Three of the projects earmarked for up to 20% EU funding will aid integration of offshore wind energy. The projects are an interconnector between the UK and continental Europe; an interconnector linking Ireland with the UK mainland; and increasing interconnection capacity between Denmark and Germany and other Baltic Ring countries. Without interconnection between countries to strengthen local grid networks, many planned offshore wind farms off Ireland's east coast, around some parts of the British coast and in the Baltic Sea would be unlikely to go ahead.
This is a particular issue in the Irish Sea where hundreds of megawatts of offshore wind are planned, but will not go ahead unless the weak Irish grid can link up to Britain, says Christian Kjaer from the European Wind Energy Association (EWEA). The promotion of an Ireland-UK interconnector to a European "priority" will give the Irish regulator more authority to overcome possible objections, such as from incumbent utility ESB, Kjaer claims.

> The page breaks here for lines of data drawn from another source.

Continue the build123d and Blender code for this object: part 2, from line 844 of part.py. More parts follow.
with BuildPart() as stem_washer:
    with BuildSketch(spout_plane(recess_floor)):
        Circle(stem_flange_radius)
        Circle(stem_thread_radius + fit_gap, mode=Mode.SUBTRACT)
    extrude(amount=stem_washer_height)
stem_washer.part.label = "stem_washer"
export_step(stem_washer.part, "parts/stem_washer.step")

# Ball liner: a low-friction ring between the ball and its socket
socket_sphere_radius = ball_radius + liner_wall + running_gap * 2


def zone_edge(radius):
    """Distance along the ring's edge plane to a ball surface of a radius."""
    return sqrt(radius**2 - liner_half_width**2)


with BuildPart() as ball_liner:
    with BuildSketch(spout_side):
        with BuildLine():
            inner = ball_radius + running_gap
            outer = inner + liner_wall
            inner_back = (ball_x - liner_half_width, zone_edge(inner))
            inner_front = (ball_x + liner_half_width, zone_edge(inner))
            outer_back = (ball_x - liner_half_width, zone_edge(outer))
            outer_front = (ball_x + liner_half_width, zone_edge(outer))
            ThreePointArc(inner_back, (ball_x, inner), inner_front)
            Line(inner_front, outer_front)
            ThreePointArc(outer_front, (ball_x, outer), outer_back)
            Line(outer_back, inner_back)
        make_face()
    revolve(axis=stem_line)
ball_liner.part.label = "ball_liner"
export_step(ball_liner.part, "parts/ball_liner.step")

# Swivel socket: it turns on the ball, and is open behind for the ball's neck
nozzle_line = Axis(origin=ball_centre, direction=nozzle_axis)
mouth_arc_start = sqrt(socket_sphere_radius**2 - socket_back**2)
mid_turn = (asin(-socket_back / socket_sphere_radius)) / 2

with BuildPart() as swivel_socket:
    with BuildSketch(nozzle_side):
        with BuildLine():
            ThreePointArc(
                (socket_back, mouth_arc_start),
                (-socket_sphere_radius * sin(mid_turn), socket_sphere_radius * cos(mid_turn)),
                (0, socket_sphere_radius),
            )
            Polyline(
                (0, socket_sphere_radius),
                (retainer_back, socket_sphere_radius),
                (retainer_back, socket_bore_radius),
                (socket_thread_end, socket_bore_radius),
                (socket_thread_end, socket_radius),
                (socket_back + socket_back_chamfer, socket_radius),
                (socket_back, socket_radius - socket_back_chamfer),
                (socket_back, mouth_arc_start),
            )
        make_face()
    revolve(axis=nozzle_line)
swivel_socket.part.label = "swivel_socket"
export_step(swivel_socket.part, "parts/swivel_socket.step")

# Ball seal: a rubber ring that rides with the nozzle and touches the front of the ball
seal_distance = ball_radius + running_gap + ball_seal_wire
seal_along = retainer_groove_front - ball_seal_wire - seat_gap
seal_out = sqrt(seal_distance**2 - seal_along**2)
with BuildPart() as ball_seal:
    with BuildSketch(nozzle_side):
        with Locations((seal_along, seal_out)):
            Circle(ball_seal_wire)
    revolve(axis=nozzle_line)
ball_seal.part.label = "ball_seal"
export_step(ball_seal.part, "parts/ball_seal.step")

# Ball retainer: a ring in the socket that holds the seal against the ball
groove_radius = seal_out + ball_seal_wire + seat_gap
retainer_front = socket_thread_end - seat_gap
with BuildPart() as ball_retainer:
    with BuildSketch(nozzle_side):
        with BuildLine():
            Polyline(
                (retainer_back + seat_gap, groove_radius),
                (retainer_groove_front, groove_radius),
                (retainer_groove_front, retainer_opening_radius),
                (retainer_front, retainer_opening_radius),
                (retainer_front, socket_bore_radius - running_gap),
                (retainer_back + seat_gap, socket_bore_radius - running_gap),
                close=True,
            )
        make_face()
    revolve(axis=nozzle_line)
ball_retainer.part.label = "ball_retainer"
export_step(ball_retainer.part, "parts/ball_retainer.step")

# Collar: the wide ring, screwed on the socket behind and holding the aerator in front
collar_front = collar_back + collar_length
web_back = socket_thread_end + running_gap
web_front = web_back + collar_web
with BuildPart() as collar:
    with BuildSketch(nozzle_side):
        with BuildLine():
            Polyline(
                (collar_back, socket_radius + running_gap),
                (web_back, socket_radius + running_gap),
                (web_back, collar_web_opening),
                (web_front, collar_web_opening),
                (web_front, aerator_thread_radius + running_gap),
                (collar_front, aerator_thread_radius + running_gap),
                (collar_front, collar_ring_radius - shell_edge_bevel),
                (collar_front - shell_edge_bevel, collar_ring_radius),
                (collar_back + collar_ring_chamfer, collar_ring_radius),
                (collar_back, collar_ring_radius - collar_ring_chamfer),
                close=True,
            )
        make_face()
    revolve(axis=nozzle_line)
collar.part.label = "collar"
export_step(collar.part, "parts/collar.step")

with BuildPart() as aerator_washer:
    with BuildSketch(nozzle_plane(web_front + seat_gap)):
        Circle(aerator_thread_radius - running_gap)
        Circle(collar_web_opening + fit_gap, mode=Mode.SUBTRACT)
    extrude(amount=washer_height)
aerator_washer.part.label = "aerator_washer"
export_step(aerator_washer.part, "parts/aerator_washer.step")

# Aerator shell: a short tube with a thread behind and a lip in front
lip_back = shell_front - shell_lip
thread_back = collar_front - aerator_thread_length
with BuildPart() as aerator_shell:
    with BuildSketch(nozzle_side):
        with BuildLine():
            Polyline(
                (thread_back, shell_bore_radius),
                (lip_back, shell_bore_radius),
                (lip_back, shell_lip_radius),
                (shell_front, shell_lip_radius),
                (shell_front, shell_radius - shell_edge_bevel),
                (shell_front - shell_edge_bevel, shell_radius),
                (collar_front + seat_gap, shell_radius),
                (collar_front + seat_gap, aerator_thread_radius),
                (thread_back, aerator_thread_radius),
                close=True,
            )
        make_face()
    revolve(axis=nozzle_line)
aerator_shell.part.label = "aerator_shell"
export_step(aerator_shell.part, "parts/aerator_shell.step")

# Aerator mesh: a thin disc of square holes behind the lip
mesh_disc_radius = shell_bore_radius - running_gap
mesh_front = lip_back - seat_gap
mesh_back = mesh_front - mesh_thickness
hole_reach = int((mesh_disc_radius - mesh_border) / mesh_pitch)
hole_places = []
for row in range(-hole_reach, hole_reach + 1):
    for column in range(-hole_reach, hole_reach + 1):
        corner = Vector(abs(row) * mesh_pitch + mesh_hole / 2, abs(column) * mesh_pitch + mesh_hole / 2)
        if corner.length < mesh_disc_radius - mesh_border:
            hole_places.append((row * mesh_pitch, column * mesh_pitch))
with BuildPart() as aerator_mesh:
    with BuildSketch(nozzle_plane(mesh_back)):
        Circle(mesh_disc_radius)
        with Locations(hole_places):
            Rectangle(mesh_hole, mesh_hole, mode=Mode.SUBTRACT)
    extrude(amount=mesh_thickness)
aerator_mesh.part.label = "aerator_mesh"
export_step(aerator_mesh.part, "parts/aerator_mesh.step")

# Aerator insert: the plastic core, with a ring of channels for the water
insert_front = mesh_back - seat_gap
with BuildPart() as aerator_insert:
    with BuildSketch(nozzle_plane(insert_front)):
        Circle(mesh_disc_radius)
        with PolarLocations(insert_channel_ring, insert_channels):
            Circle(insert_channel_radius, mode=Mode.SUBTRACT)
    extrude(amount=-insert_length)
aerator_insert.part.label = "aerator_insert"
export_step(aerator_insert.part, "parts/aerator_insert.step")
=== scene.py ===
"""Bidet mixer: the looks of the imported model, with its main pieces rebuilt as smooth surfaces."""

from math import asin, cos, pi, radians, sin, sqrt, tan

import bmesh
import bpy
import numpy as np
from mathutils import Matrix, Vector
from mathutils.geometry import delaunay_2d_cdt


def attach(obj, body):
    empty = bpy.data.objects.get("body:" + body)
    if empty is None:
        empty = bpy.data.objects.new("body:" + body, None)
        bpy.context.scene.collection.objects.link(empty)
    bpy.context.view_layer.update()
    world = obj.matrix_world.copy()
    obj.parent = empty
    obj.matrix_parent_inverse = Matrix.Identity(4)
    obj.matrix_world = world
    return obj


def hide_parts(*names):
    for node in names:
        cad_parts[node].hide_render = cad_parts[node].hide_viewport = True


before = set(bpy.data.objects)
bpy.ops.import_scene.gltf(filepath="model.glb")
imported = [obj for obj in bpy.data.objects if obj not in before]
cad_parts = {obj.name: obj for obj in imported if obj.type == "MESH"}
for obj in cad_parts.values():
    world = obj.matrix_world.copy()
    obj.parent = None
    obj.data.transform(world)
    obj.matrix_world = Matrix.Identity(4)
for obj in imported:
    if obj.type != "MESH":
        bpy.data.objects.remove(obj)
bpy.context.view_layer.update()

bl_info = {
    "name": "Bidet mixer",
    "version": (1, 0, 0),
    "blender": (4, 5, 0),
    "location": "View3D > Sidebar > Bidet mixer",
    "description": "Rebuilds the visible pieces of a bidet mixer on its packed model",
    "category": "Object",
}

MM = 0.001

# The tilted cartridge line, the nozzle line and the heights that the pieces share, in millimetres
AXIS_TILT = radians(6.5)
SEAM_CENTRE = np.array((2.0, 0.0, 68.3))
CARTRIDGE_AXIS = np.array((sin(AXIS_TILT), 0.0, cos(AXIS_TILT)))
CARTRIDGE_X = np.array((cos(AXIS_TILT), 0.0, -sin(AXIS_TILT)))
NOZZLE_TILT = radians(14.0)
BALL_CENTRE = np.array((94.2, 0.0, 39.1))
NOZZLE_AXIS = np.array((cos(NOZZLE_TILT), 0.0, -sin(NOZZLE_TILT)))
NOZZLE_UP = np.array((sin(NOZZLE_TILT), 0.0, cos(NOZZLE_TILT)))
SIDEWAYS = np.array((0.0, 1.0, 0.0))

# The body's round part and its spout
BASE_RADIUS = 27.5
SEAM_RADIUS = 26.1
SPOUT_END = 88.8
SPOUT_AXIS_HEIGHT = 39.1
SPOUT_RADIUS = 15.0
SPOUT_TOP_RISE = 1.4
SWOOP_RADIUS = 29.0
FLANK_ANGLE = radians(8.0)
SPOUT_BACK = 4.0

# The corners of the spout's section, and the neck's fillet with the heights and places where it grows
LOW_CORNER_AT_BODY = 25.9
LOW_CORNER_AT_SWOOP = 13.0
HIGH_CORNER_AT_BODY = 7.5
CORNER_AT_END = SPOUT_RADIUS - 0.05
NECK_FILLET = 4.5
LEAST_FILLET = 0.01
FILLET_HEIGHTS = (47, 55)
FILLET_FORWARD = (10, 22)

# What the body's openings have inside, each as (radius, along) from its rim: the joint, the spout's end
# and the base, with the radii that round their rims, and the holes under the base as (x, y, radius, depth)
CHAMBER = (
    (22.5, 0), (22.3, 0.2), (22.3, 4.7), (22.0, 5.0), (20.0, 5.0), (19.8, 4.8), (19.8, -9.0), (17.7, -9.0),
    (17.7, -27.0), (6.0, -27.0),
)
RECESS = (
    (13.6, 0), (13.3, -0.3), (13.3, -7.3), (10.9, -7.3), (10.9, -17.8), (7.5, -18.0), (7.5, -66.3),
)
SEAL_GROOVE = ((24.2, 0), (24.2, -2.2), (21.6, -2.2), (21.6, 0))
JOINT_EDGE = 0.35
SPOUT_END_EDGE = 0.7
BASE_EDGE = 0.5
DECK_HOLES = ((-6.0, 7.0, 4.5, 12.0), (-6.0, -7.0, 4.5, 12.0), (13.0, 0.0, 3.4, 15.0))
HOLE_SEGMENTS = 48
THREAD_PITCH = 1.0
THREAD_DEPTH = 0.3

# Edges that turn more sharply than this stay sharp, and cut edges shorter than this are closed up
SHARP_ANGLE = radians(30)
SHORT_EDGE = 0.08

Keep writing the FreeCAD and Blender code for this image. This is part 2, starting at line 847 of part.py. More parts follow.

The European energy network guidelines are being updated to take account of policies to liberalise markets and improve security of supply. After pressure from EWEA, the EU Commission incorporated into the guidelines the need to facilitate renewables' as one of its central principles.
No extra cost
EU funding will focus on the priority projects which the Commission believes will do most to complete the internal energy market and ensure security of supply. They were taken from among a total of over 220 detailed "common interest" electricity and gas projects -- a European utility wish list for grid reinforcement and interconnection.
The Commission stresses that its decision to increase funding from 10% to up to 20% for a small number of priority projects does not mean an increase in the overall Community budget for energy networks. In 2002 EUR 21 million was set aside for trans-European energy infrastructure. European members of parliament were expected to vote on the guidelines on June 3.